• **Brief**
Output the material beneath exactly, leaving nothing out.

• **Information provided**

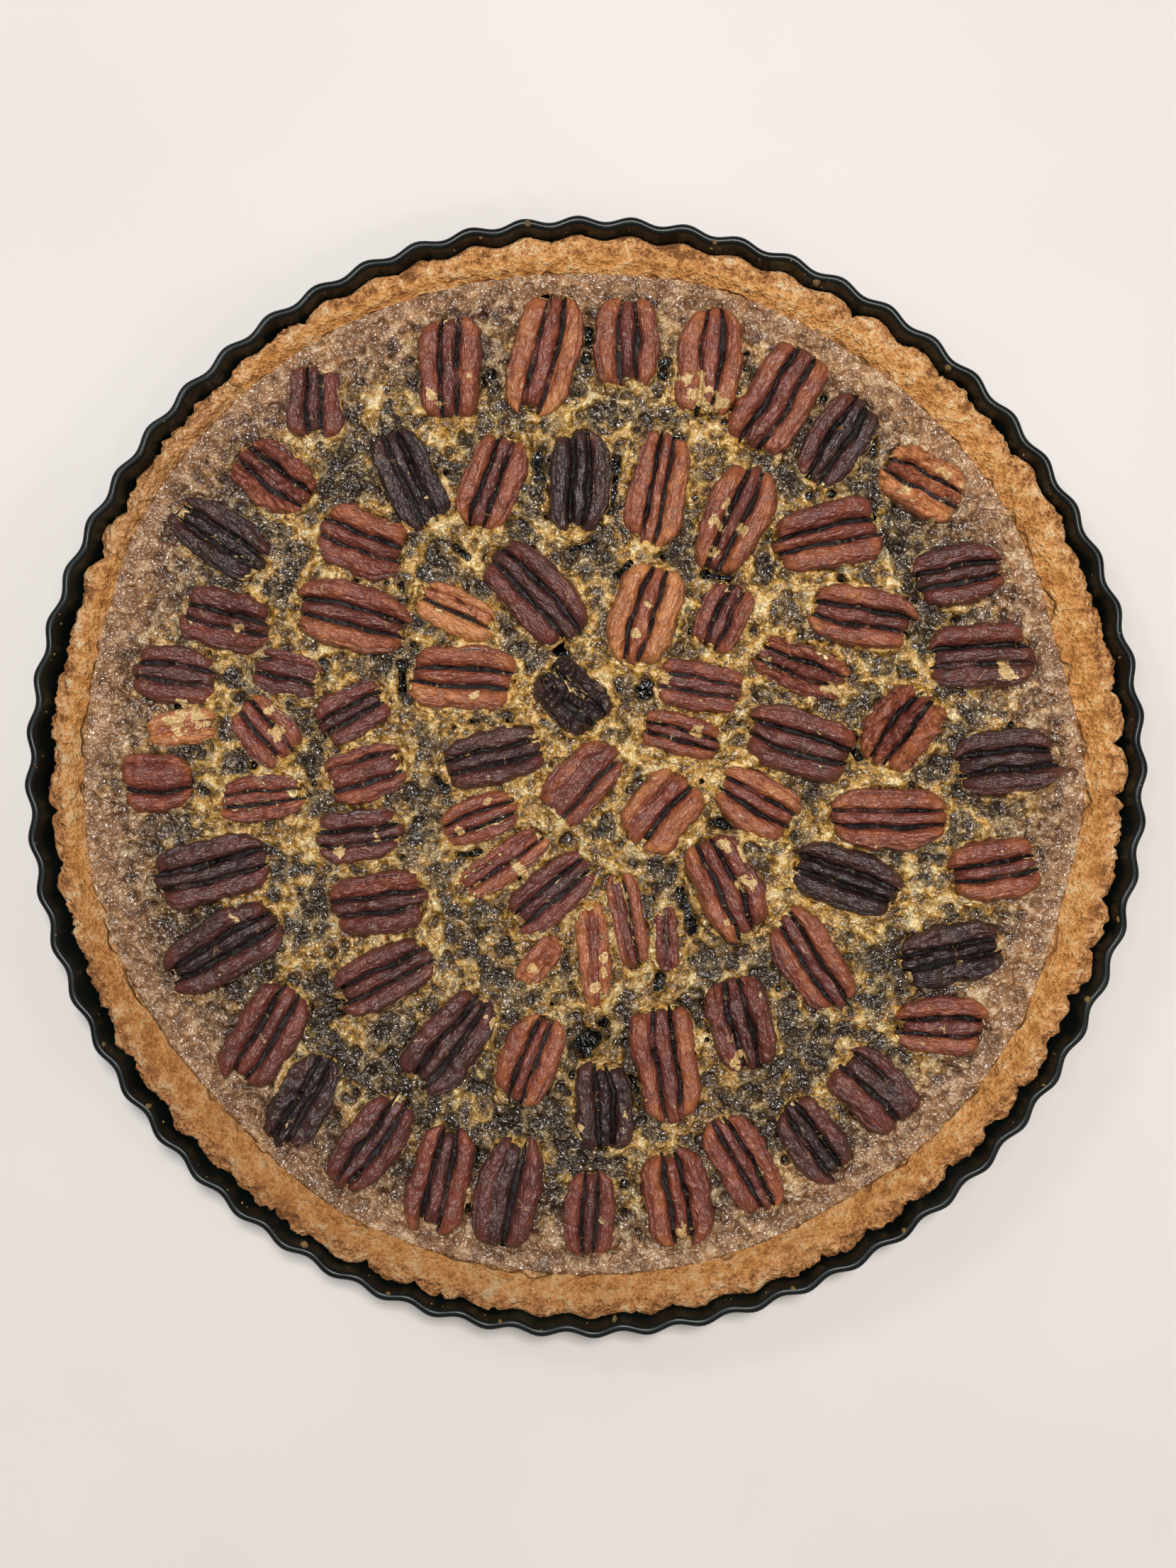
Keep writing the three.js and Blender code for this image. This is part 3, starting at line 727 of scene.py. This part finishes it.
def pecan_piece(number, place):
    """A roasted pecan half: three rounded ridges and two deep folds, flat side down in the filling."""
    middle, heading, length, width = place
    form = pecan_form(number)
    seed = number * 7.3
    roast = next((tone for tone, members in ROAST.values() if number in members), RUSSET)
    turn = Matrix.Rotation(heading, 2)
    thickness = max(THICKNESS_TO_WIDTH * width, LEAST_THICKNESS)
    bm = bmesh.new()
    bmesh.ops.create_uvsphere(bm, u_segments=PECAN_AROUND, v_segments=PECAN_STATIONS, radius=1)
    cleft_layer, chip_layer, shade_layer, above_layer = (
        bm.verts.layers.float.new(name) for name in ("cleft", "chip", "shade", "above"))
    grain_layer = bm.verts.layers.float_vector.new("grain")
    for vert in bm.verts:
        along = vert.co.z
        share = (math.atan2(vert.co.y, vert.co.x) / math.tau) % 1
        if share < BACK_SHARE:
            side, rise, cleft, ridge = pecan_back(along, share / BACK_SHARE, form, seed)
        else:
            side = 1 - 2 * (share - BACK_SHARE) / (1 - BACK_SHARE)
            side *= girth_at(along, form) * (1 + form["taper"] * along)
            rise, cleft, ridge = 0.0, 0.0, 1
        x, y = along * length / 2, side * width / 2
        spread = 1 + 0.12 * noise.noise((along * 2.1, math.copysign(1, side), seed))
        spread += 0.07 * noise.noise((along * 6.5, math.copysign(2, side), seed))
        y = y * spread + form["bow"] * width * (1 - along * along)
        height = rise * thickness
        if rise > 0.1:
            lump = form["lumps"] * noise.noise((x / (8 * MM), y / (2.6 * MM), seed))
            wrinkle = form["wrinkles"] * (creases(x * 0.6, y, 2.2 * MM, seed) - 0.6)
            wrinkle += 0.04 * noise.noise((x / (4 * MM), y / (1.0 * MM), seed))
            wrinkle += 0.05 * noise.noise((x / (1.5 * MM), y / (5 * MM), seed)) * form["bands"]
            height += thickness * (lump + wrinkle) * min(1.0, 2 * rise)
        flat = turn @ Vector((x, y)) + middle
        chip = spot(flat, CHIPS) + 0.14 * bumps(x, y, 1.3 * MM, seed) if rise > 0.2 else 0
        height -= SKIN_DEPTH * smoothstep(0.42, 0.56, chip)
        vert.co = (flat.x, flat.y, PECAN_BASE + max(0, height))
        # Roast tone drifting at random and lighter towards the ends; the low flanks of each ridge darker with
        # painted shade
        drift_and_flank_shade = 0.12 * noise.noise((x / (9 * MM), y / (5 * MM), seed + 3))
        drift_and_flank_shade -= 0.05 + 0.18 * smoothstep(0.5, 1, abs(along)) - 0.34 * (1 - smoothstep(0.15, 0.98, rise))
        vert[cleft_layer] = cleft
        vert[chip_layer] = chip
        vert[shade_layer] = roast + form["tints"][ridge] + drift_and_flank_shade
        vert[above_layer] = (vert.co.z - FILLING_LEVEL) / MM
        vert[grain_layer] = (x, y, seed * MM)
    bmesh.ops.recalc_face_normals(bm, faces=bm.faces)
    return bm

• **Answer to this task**
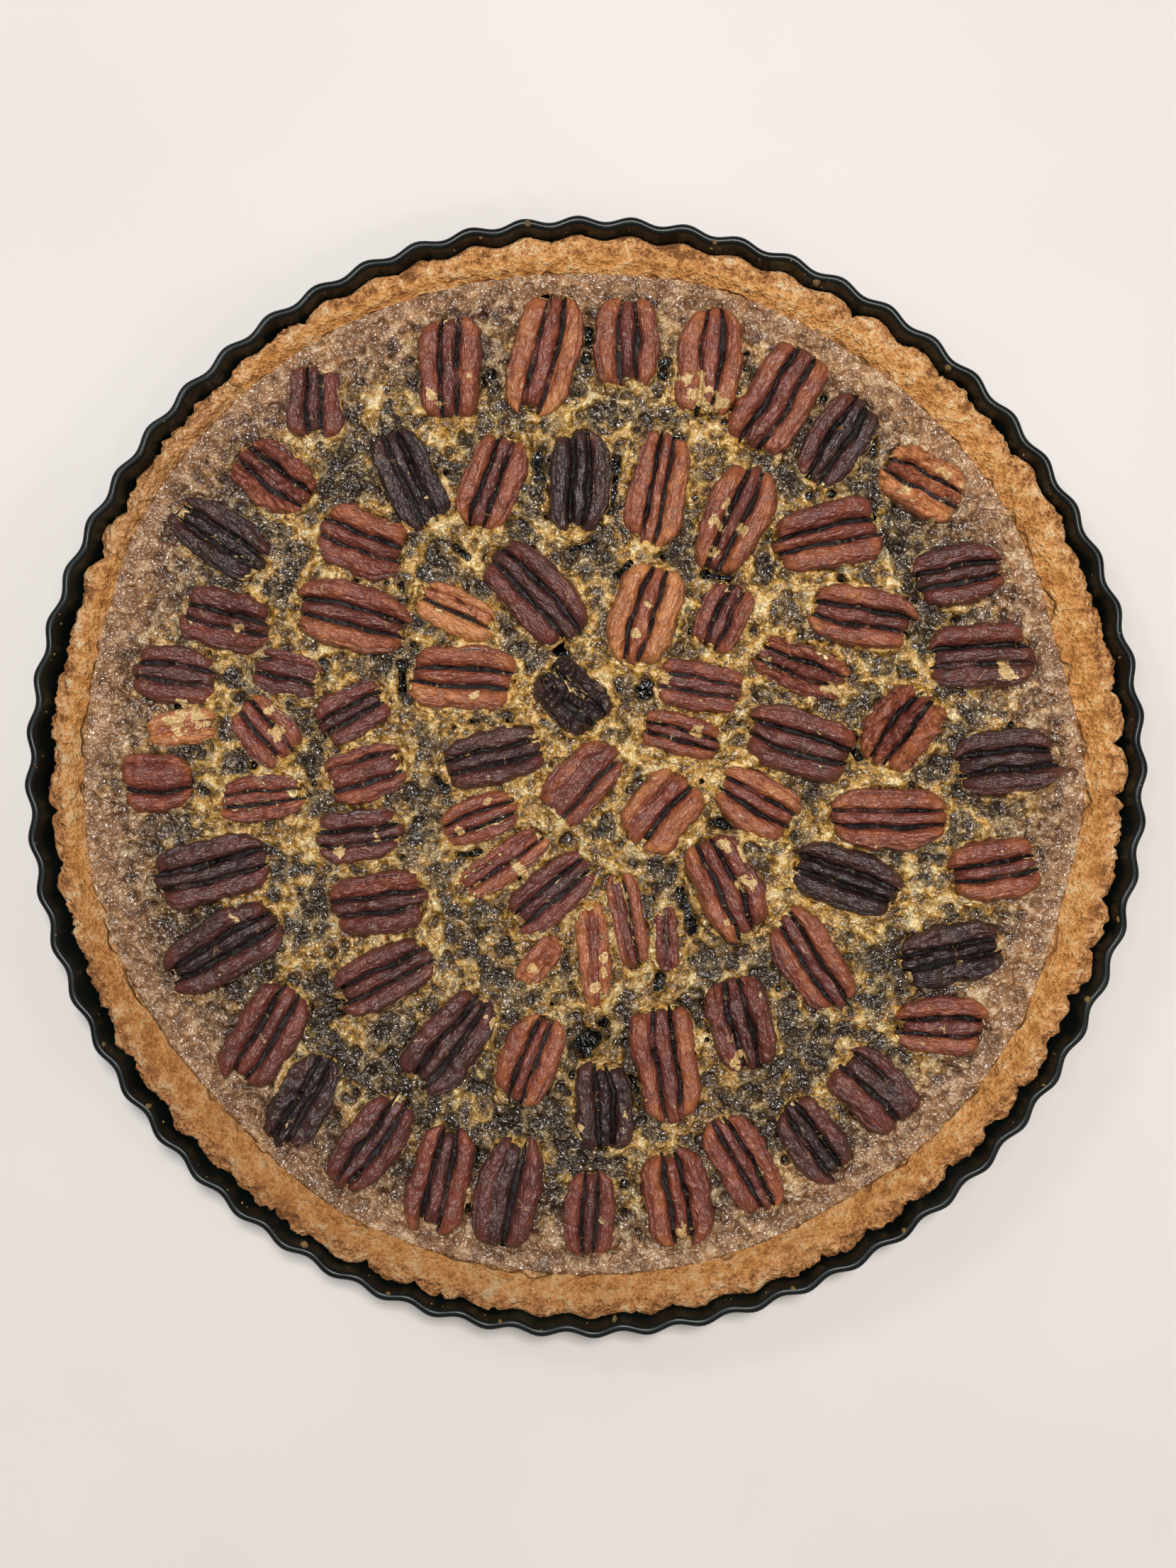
Keep writing the three.js and Blender code for this image. This is part 3, starting at line 727 of scene.py. This part finishes it.
def pecan_piece(number, place):
    """A roasted pecan half: three rounded ridges and two deep folds, flat side down in the filling."""
    middle, heading, length, width = place
    form = pecan_form(number)
    seed = number * 7.3
    roast = next((tone for tone, members in ROAST.values() if number in members), RUSSET)
    turn = Matrix.Rotation(heading, 2)
    thickness = max(THICKNESS_TO_WIDTH * width, LEAST_THICKNESS)
    bm = bmesh.new()
    bmesh.ops.create_uvsphere(bm, u_segments=PECAN_AROUND, v_segments=PECAN_STATIONS, radius=1)
    cleft_layer, chip_layer, shade_layer, above_layer = (
        bm.verts.layers.float.new(name) for name in ("cleft", "chip", "shade", "above"))
    grain_layer = bm.verts.layers.float_vector.new("grain")
    for vert in bm.verts:
        along = vert.co.z
        share = (math.atan2(vert.co.y, vert.co.x) / math.tau) % 1
        if share < BACK_SHARE:
            side, rise, cleft, ridge = pecan_back(along, share / BACK_SHARE, form, seed)
        else:
            side = 1 - 2 * (share - BACK_SHARE) / (1 - BACK_SHARE)
            side *= girth_at(along, form) * (1 + form["taper"] * along)
            rise, cleft, ridge = 0.0, 0.0, 1
        x, y = along * length / 2, side * width / 2
        spread = 1 + 0.12 * noise.noise((along * 2.1, math.copysign(1, side), seed))
        spread += 0.07 * noise.noise((along * 6.5, math.copysign(2, side), seed))
        y = y * spread + form["bow"] * width * (1 - along * along)
        height = rise * thickness
        if rise > 0.1:
            lump = form["lumps"] * noise.noise((x / (8 * MM), y / (2.6 * MM), seed))
            wrinkle = form["wrinkles"] * (creases(x * 0.6, y, 2.2 * MM, seed) - 0.6)
            wrinkle += 0.04 * noise.noise((x / (4 * MM), y / (1.0 * MM), seed))
            wrinkle += 0.05 * noise.noise((x / (1.5 * MM), y / (5 * MM), seed)) * form["bands"]
            height += thickness * (lump + wrinkle) * min(1.0, 2 * rise)
        flat = turn @ Vector((x, y)) + middle
        chip = spot(flat, CHIPS) + 0.14 * bumps(x, y, 1.3 * MM, seed) if rise > 0.2 else 0
        height -= SKIN_DEPTH * smoothstep(0.42, 0.56, chip)
        vert.co = (flat.x, flat.y, PECAN_BASE + max(0, height))
        # Roast tone drifting at random and lighter towards the ends; the low flanks of each ridge darker with
        # painted shade
        drift_and_flank_shade = 0.12 * noise.noise((x / (9 * MM), y / (5 * MM), seed + 3))
        drift_and_flank_shade -= 0.05 + 0.18 * smoothstep(0.5, 1, abs(along)) - 0.34 * (1 - smoothstep(0.15, 0.98, rise))
        vert[cleft_layer] = cleft
        vert[chip_layer] = chip
        vert[shade_layer] = roast + form["tints"][ridge] + drift_and_flank_shade
        vert[above_layer] = (vert.co.z - FILLING_LEVEL) / MM
        vert[grain_layer] = (x, y, seed * MM)
    bmesh.ops.recalc_face_normals(bm, faces=bm.faces)
    return bm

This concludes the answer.